I remember working on XF321 back in the dark ages on Wattisham Station Flight, as the resident squadrons replaced Hunters with Lightnings. We understood that it was one of the T.7 conversions from F.4.
Same bird?
Allan
Bluenote
Eight Lincolns of 97 Sqdn were detached from Hemswell to Tengah between 28 Apr 48 and 8 Jun 48 on Operation ‘Red Lion II’. Unfortunately, as yet I haven’t been able to identify the purpose of ‘Red Lion II’, unless it was merely to prove that such a detachment was feasible.
Although the link provided by Lauriebe quotes the dates of March to June 1950 for a further detachment to Tengah by 97 Squadron, I can find nothing to confirm that. The detached squadron between those dates was 57 Sqdn from Waddington, replaced during June 1950 by 100 Sqdn also from Waddington.

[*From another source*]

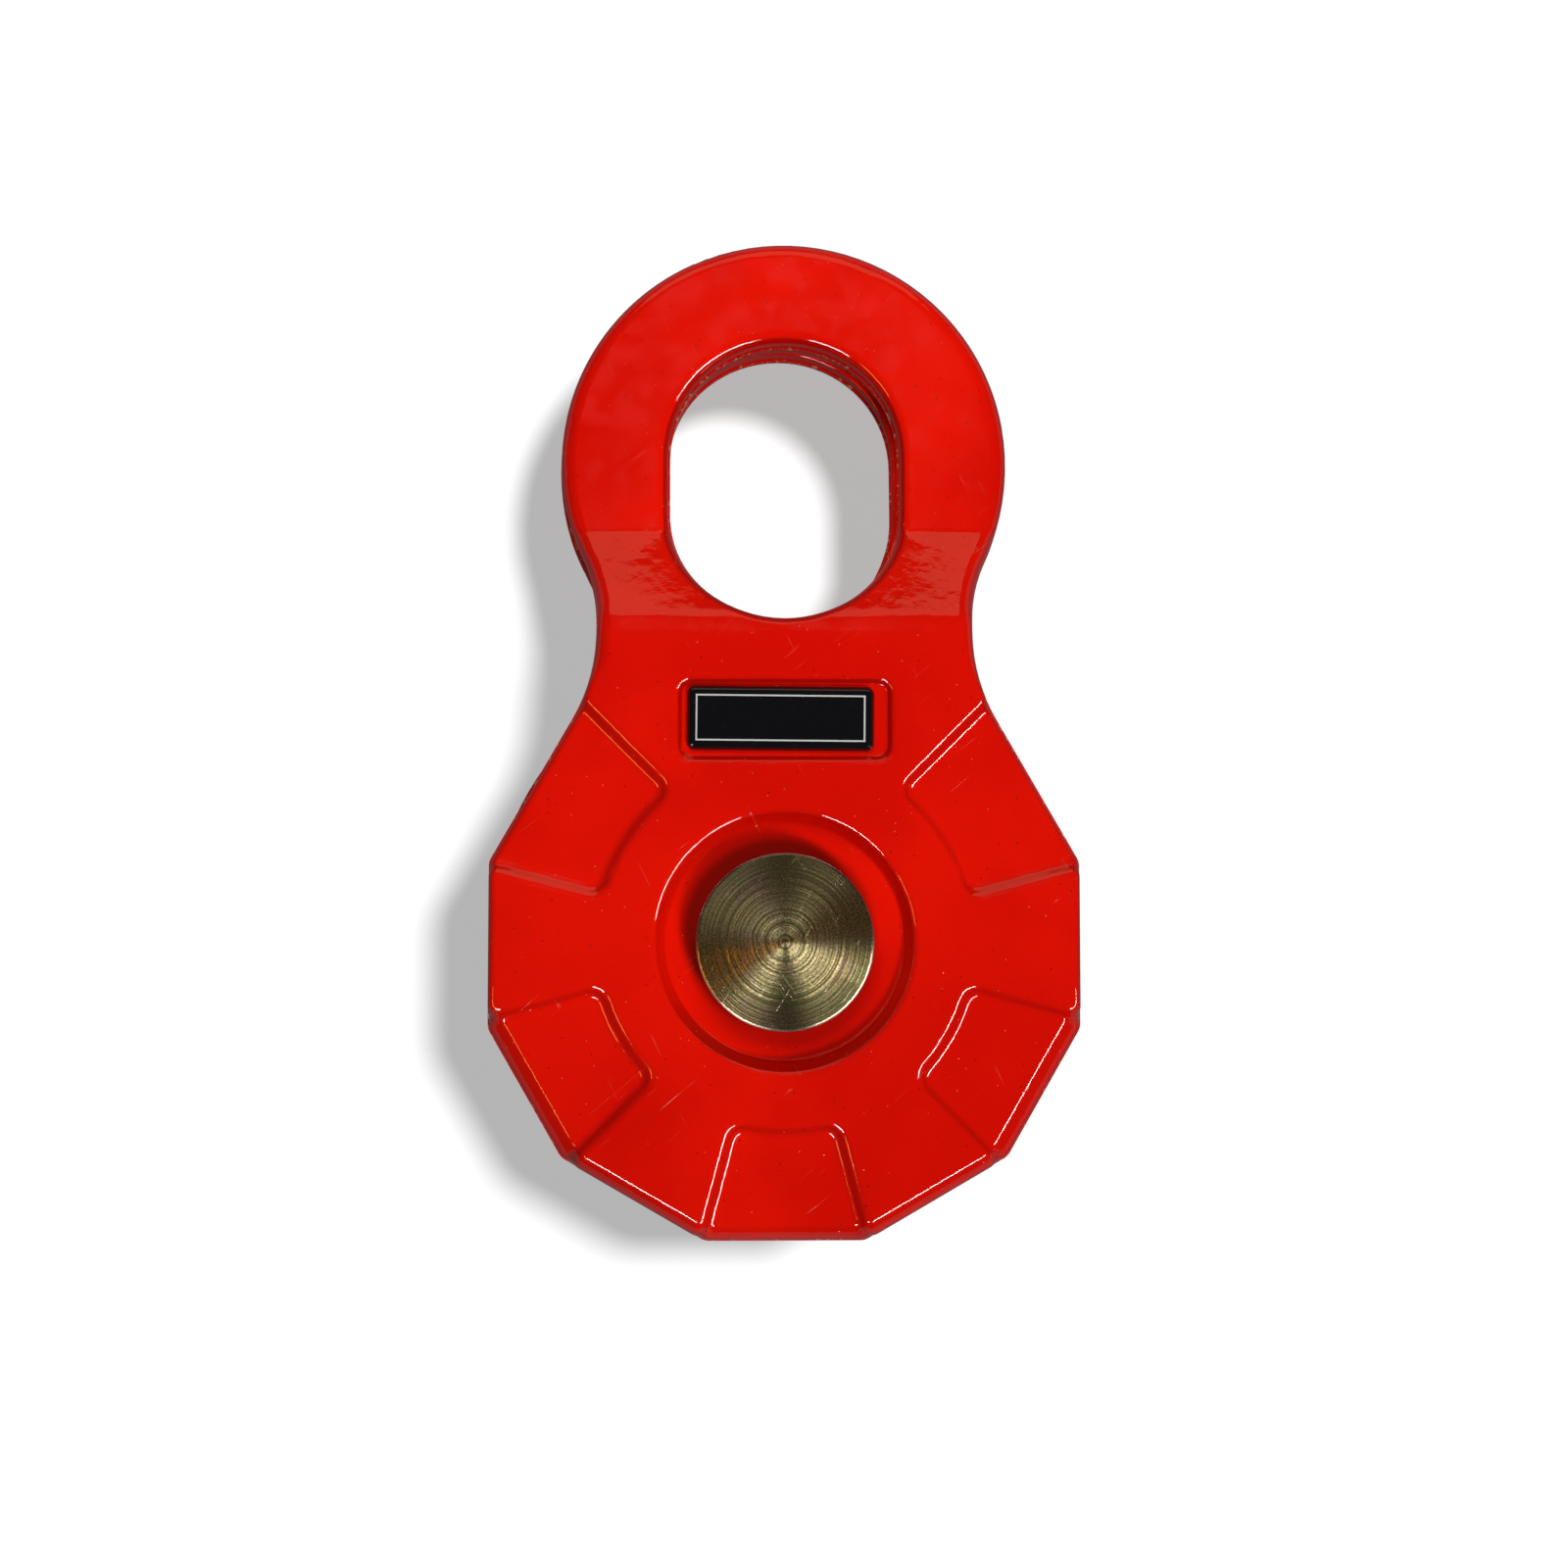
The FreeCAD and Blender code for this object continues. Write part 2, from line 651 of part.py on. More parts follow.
def grease_nipple_spring():
    """Coil of half turns, each a tilted half ring that starts where the one before ends."""
    wire_radius = nipple_spring_wire / 2
    coil_radius = nipple_bore_radius - nipple_spring_gap - wire_radius
    low = nipple_bore_floor + nipple_spring_gap + wire_radius
    ball_reach = nipple_ball_radius + wire_radius + nipple_spring_gap
    high = ball_height - math.sqrt(ball_reach ** 2 - coil_radius ** 2)
    rise = (high - low) / nipple_spring_half_turns
    coil = None
    for index in range(nipple_spring_half_turns):
        side = 1 if index % 2 == 0 else -1
        start = Vector(side * coil_radius, 0, nipple_z(high - index * rise))
        end = Vector(-side * coil_radius, 0, nipple_z(high - (index + 1) * rise))
        axis = Vector(0, side, 0).cross(end - start)
        section = []
        for corner in range(nipple_spring_wire_sides):
            across = polar(wire_radius, corner * 360 / nipple_spring_wire_sides)
            section.append(start + Vector(across.x, 0, across.y))
        half = polygon_face(section).revolve((start + end) / 2, axis, 180)
        coil = coil.fuse(half) if coil else half
    return coil


forging = cheek()
pieces = {
    "front_cheek": forging,
    "rear_cheek": rear_cheek(forging),
    "badge": badge(),
    "sheave": sheave(),
    "sheave_bush": sheave_bush(),
    "front_thrust_washer": tube(thrust_washer_radius, washer_bore_radius,
                                washer_inner_z, washer_inner_z + thrust_washer_thickness),
    "rear_thrust_washer": tube(thrust_washer_radius, washer_bore_radius,
                               -washer_inner_z - thrust_washer_thickness, -washer_inner_z),
    "axle_pin": axle_pin(),
    "rear_shim_washer": tube(shim_washer_radius, washer_bore_radius,
                             shim_face_z - shim_washer_thickness, shim_face_z),
    "circlip": circlip(),
    "grease_nipple": grease_nipple(),
    "grease_nipple_ball": grease_nipple_ball(),
    "grease_nipple_spring": grease_nipple_spring(),
}

os.makedirs("parts", exist_ok=True)
for name, shape in pieces.items():
    print(name, shape.isValid(), len(shape.Solids), len(shape.Faces), round(shape.Volume, 1))
    shape.exportStep(f"parts/{name}.step")
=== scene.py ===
import bpy
import json
import math
from mathutils import Matrix, Vector


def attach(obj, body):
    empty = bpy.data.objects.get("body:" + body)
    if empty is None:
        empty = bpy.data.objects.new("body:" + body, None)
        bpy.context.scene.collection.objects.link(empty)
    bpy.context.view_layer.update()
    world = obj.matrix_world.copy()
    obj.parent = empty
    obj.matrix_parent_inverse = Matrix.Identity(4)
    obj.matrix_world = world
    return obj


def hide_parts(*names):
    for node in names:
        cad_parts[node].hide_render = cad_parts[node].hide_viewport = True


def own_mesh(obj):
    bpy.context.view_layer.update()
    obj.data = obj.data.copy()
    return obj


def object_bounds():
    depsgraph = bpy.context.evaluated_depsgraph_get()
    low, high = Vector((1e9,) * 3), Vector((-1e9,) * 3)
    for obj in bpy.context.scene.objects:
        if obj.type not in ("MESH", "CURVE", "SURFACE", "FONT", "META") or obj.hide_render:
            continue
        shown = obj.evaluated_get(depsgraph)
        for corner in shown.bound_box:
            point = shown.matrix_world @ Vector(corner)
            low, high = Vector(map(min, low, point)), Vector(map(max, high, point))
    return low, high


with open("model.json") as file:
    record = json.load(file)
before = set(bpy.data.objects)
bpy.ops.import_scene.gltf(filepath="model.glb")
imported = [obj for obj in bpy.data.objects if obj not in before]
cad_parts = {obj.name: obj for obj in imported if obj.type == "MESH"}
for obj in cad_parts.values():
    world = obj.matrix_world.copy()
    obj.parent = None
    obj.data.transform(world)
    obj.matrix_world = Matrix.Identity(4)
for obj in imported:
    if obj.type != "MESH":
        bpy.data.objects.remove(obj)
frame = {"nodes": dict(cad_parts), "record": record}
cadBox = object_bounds()
nodes = frame["nodes"]
print("frame loaded:", len(nodes), "nodes")

# The block lies on its rear cheek, axle along Z, eye towards +Y. All lengths are metres, and
# pattern scales count per metre. A pair of numbers for a mask says where it begins to show and
# where it shows fully.


# Shader maths: a Value wraps a socket, so masks and patterns are written as expressions
class Value:
    def __init__(self, surface, socket):
        self.surface = surface
        self.socket = socket

    def __add__(self, other):
        return self.surface.maths("ADD", self, other)

    def __radd__(self, other):
        return self.surface.maths("ADD", other, self)

    def __sub__(self, other):
        return self.surface.maths("SUBTRACT", self, other)

    def __rsub__(self, other):
        return self.surface.maths("SUBTRACT", other, self)

    def __mul__(self, other):
        return self.surface.maths("MULTIPLY", self, other)

    def __rmul__(self, other):
        return self.surface.maths("MULTIPLY", other, self)

    def __truediv__(self, other):
        return self.surface.maths("DIVIDE", self, other)

    def __rtruediv__(self, other):
        return self.surface.maths("DIVIDE", other, self)

    def __pow__(self, other):
        return self.surface.maths("POWER", self, other)

    def __rpow__(self, other):
        return self.surface.maths("POWER", other, self)

    def __abs__(self):
        return self.surface.maths("ABSOLUTE", self)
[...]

A final splitting-of-hairs point, and in no way disagreeing with Lauriebe: I believe that while Operation ‘Firedog’ covered operations by various units against communist insurgents in Malaya, the actual detachment of Lincoln units to Tengah was under Operation ‘Musgrave’. But I’m quite prepared to be proved wrong on that ….. .
Regards
Allan
Peter
FM300 was indeed scrapped, as were the incomplete airframes that followed it on the production line. But it did fly, I am told. The official record card is not very helpful, it has a ‘Taken on Strength’ date and just one line entered under ‘Transfers’ and that, on my copy, is totally unreadable! And to make matters worse, it identifies FM300 as a ‘Tudor II Multi Engine Transport’. Photos clearly show that it was a Lincoln. Hence my plea for anybody or anything that might tell me more about it!